■ What is required ■
Copy out all of the material exactly.
## START
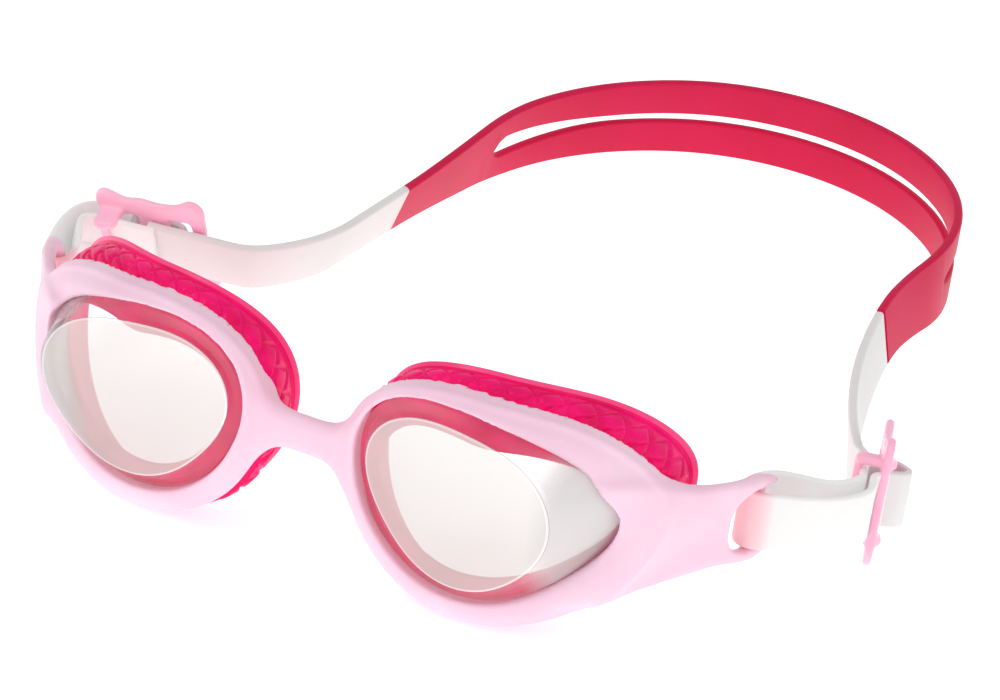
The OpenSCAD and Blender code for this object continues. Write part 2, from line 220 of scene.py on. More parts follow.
def moulded(name, light, dark, rough, grain=2500, bump=0.02, soft=0.0, coat=0.0, patch=60,
            glow=0.0, shine=0.5, scatter=(1, 0.5, 0.5)):
    """Moulded rubber or plastic: slow colour drift, fine surface grain and roughness changes. glow makes
    the surface give off its own colour as light: painted light, not a lamp.
    """
    m = bpy.data.materials.new(name)
    m.use_nodes = True
    nt = m.node_tree
    bsdf = nt.nodes["Principled BSDF"]
    coord = nt.nodes.new("ShaderNodeTexCoord")
    drift = nt.nodes.new("ShaderNodeTexNoise")
    drift.inputs["Scale"].default_value = patch
    drift.inputs["Detail"].default_value = 2
    ramp = nt.nodes.new("ShaderNodeValToRGB")
    ramp.color_ramp.elements[0].position, ramp.color_ramp.elements[1].position = 0.3, 0.72
    ramp.color_ramp.elements[0].color, ramp.color_ramp.elements[1].color = dark, light
    fine = nt.nodes.new("ShaderNodeTexNoise")
    fine.inputs["Scale"].default_value = grain
    fine.inputs["Detail"].default_value = 3
    rmap = nt.nodes.new("ShaderNodeMapRange")
    rmap.inputs["To Min"].default_value = rough - 0.05
    rmap.inputs["To Max"].default_value = rough + 0.07
    bmp = nt.nodes.new("ShaderNodeBump")
    bmp.inputs["Strength"].default_value = bump * 10
    bmp.inputs["Distance"].default_value = 0.0001
    link = nt.links.new
    link(coord.outputs["Object"], drift.inputs["Vector"])
    link(coord.outputs["Object"], fine.inputs["Vector"])
    link(drift.outputs["Fac"], ramp.inputs["Fac"])
    link(ramp.outputs["Color"], bsdf.inputs["Base Color"])
    link(fine.outputs["Fac"], rmap.inputs["Value"])
    link(rmap.outputs["Result"], bsdf.inputs["Roughness"])
    link(fine.outputs["Fac"], bmp.inputs["Height"])
    link(bmp.outputs["Normal"], bsdf.inputs["Normal"])
    bsdf.inputs["Subsurface Weight"].default_value = soft
    bsdf.inputs["Subsurface Radius"].default_value = scatter
    bsdf.inputs["Subsurface Scale"].default_value = 0.0015
    bsdf.inputs["Coat Weight"].default_value = coat
    bsdf.inputs["Coat Roughness"].default_value = 0.15
    bsdf.inputs["IOR"].default_value = 1.43
    link(ramp.outputs["Color"], bsdf.inputs["Emission Color"])
    bsdf.inputs["Emission Strength"].default_value = glow
    bsdf.inputs["Specular IOR Level"].default_value = shine
    return m


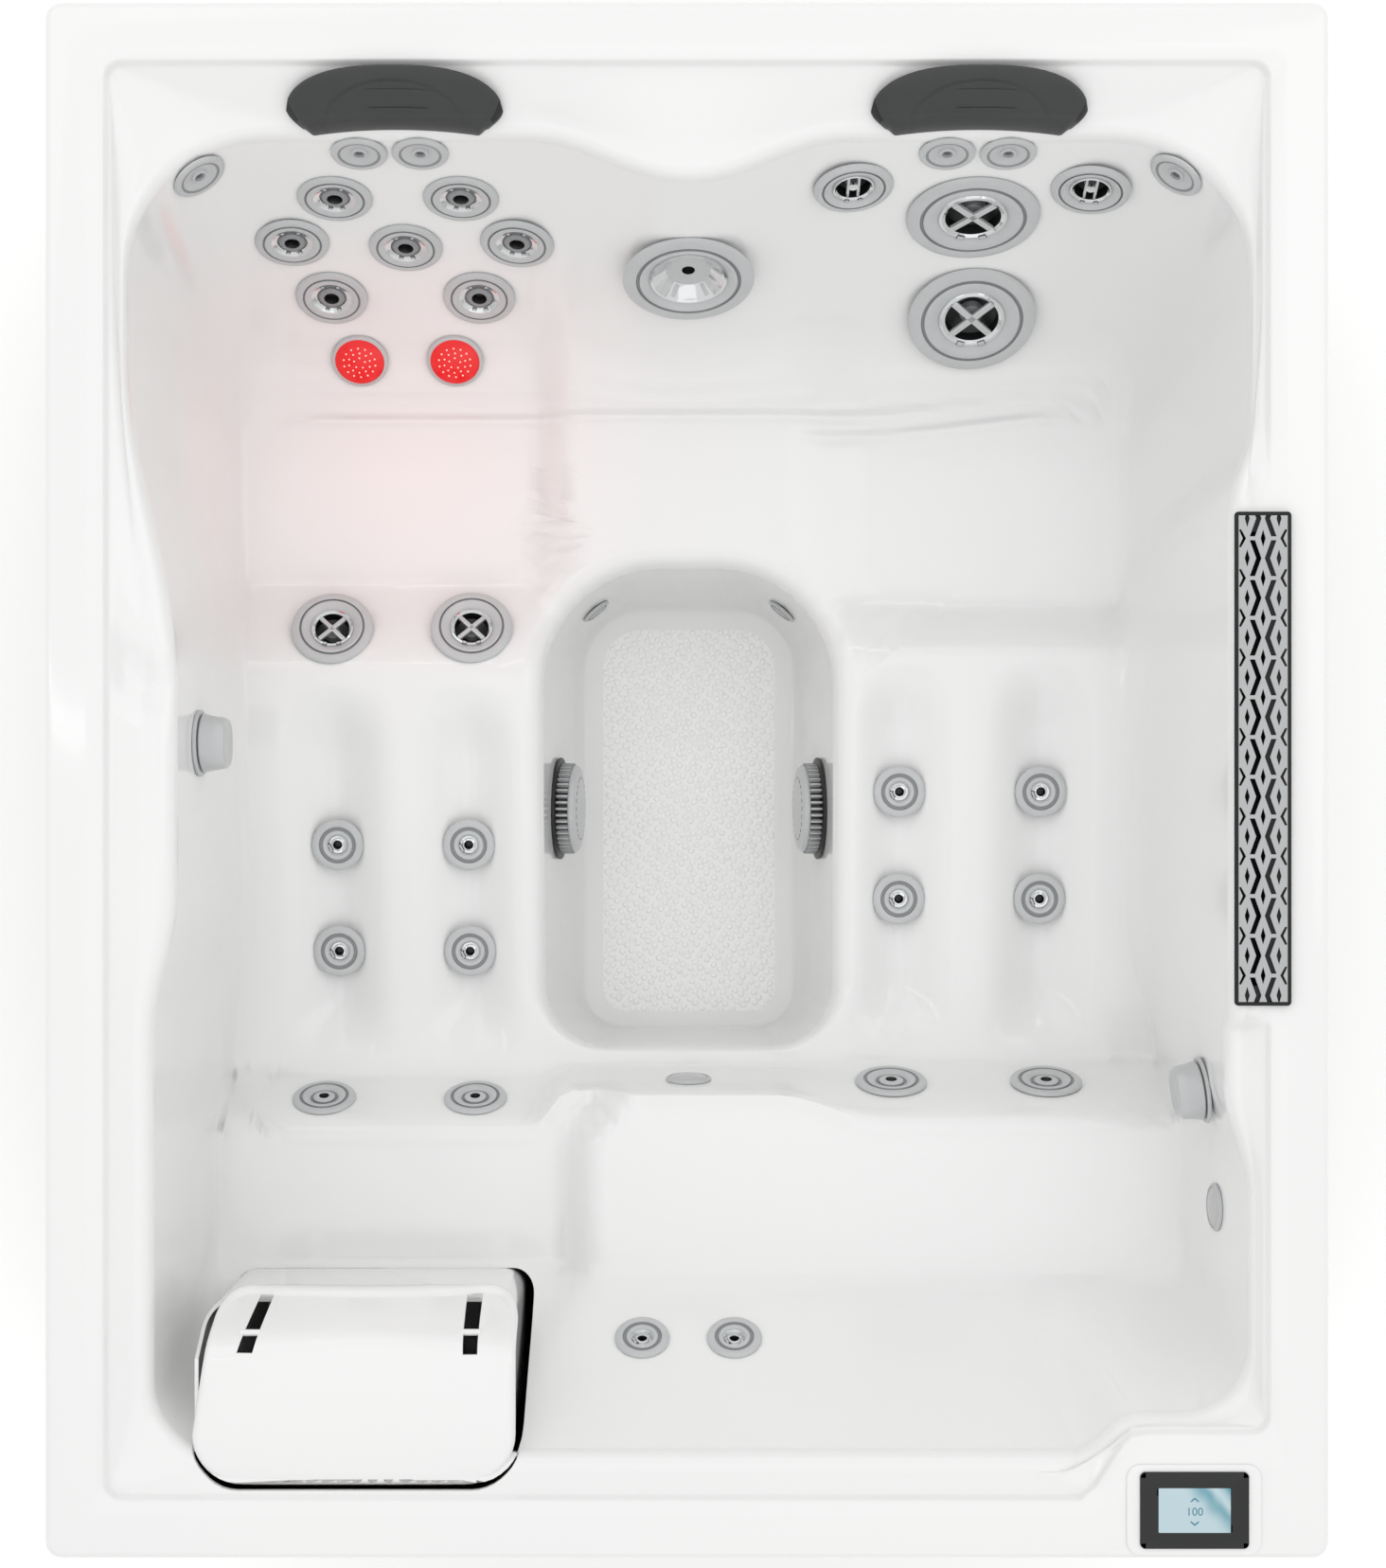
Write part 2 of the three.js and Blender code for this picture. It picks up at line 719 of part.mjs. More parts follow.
## END
■ Written answer ■
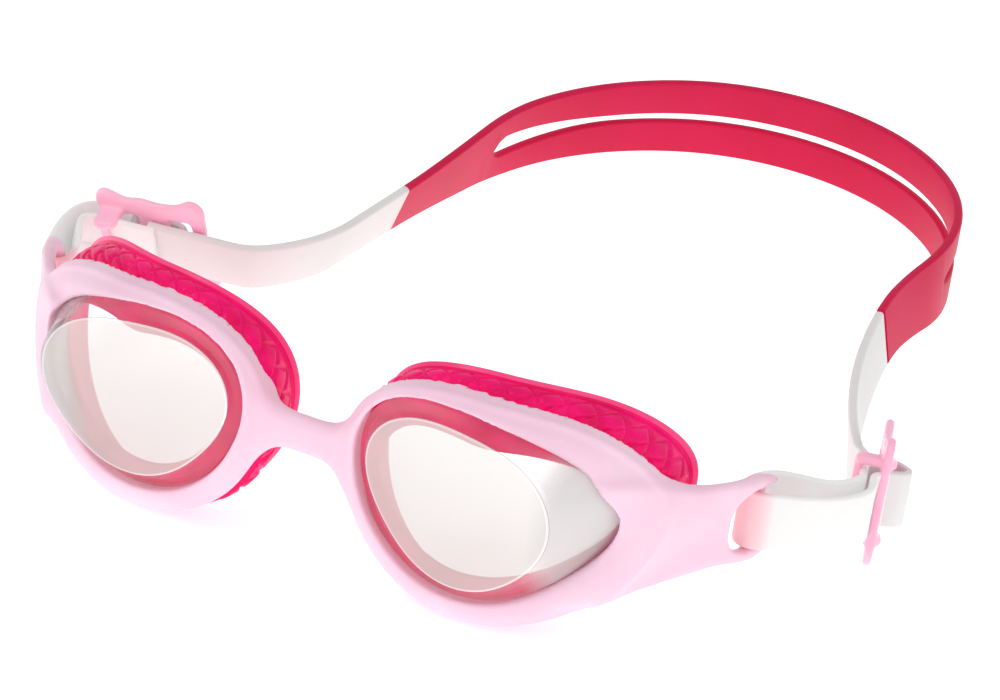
The OpenSCAD and Blender code for this object continues. Write part 2, from line 220 of scene.py on. More parts follow.
def moulded(name, light, dark, rough, grain=2500, bump=0.02, soft=0.0, coat=0.0, patch=60,
            glow=0.0, shine=0.5, scatter=(1, 0.5, 0.5)):
    """Moulded rubber or plastic: slow colour drift, fine surface grain and roughness changes. glow makes
    the surface give off its own colour as light: painted light, not a lamp.
    """
    m = bpy.data.materials.new(name)
    m.use_nodes = True
    nt = m.node_tree
    bsdf = nt.nodes["Principled BSDF"]
    coord = nt.nodes.new("ShaderNodeTexCoord")
    drift = nt.nodes.new("ShaderNodeTexNoise")
    drift.inputs["Scale"].default_value = patch
    drift.inputs["Detail"].default_value = 2
    ramp = nt.nodes.new("ShaderNodeValToRGB")
    ramp.color_ramp.elements[0].position, ramp.color_ramp.elements[1].position = 0.3, 0.72
    ramp.color_ramp.elements[0].color, ramp.color_ramp.elements[1].color = dark, light
    fine = nt.nodes.new("ShaderNodeTexNoise")
    fine.inputs["Scale"].default_value = grain
    fine.inputs["Detail"].default_value = 3
    rmap = nt.nodes.new("ShaderNodeMapRange")
    rmap.inputs["To Min"].default_value = rough - 0.05
    rmap.inputs["To Max"].default_value = rough + 0.07
    bmp = nt.nodes.new("ShaderNodeBump")
    bmp.inputs["Strength"].default_value = bump * 10
    bmp.inputs["Distance"].default_value = 0.0001
    link = nt.links.new
    link(coord.outputs["Object"], drift.inputs["Vector"])
    link(coord.outputs["Object"], fine.inputs["Vector"])
    link(drift.outputs["Fac"], ramp.inputs["Fac"])
    link(ramp.outputs["Color"], bsdf.inputs["Base Color"])
    link(fine.outputs["Fac"], rmap.inputs["Value"])
    link(rmap.outputs["Result"], bsdf.inputs["Roughness"])
    link(fine.outputs["Fac"], bmp.inputs["Height"])
    link(bmp.outputs["Normal"], bsdf.inputs["Normal"])
    bsdf.inputs["Subsurface Weight"].default_value = soft
    bsdf.inputs["Subsurface Radius"].default_value = scatter
    bsdf.inputs["Subsurface Scale"].default_value = 0.0015
    bsdf.inputs["Coat Weight"].default_value = coat
    bsdf.inputs["Coat Roughness"].default_value = 0.15
    bsdf.inputs["IOR"].default_value = 1.43
    link(ramp.outputs["Color"], bsdf.inputs["Emission Color"])
    bsdf.inputs["Emission Strength"].default_value = glow
    bsdf.inputs["Specular IOR Level"].default_value = shine
    return m


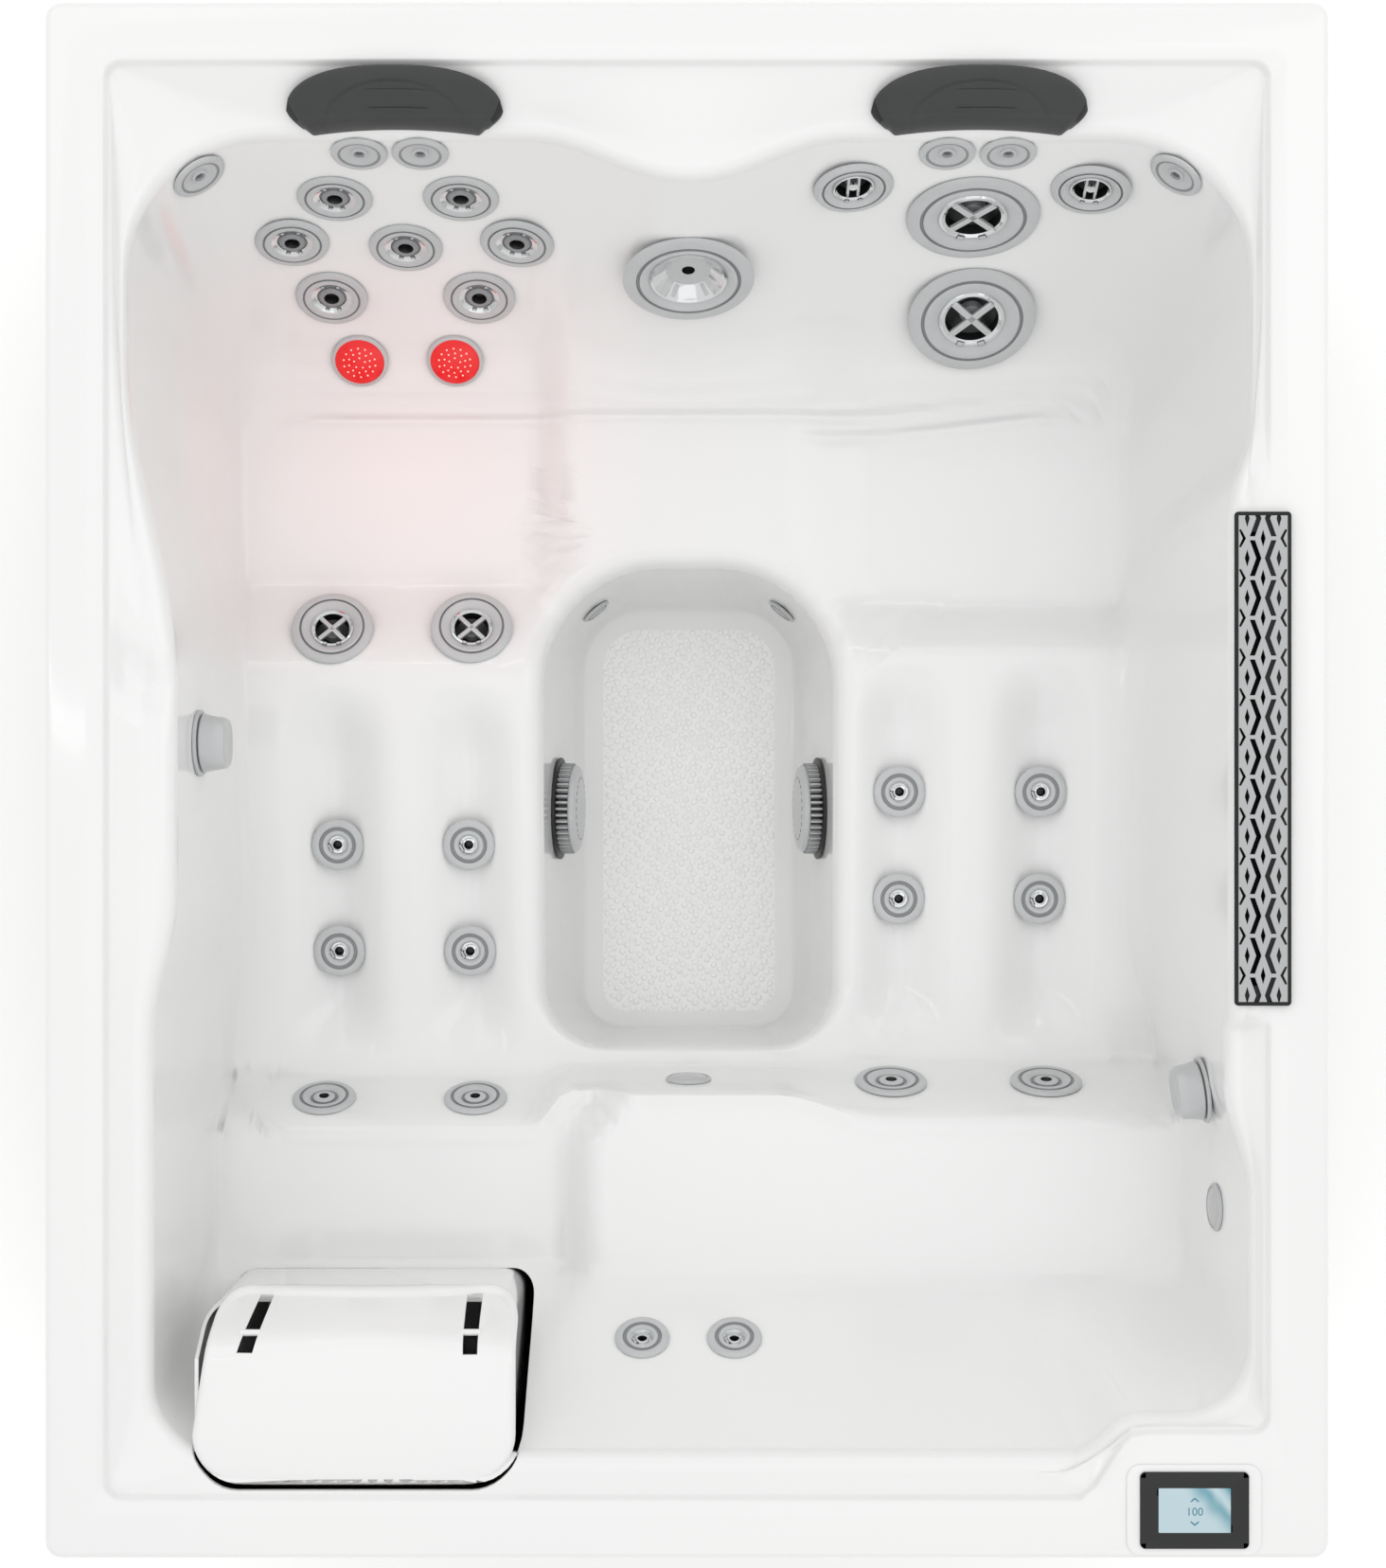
Write part 2 of the three.js and Blender code for this picture. It picks up at line 719 of part.mjs. More parts follow.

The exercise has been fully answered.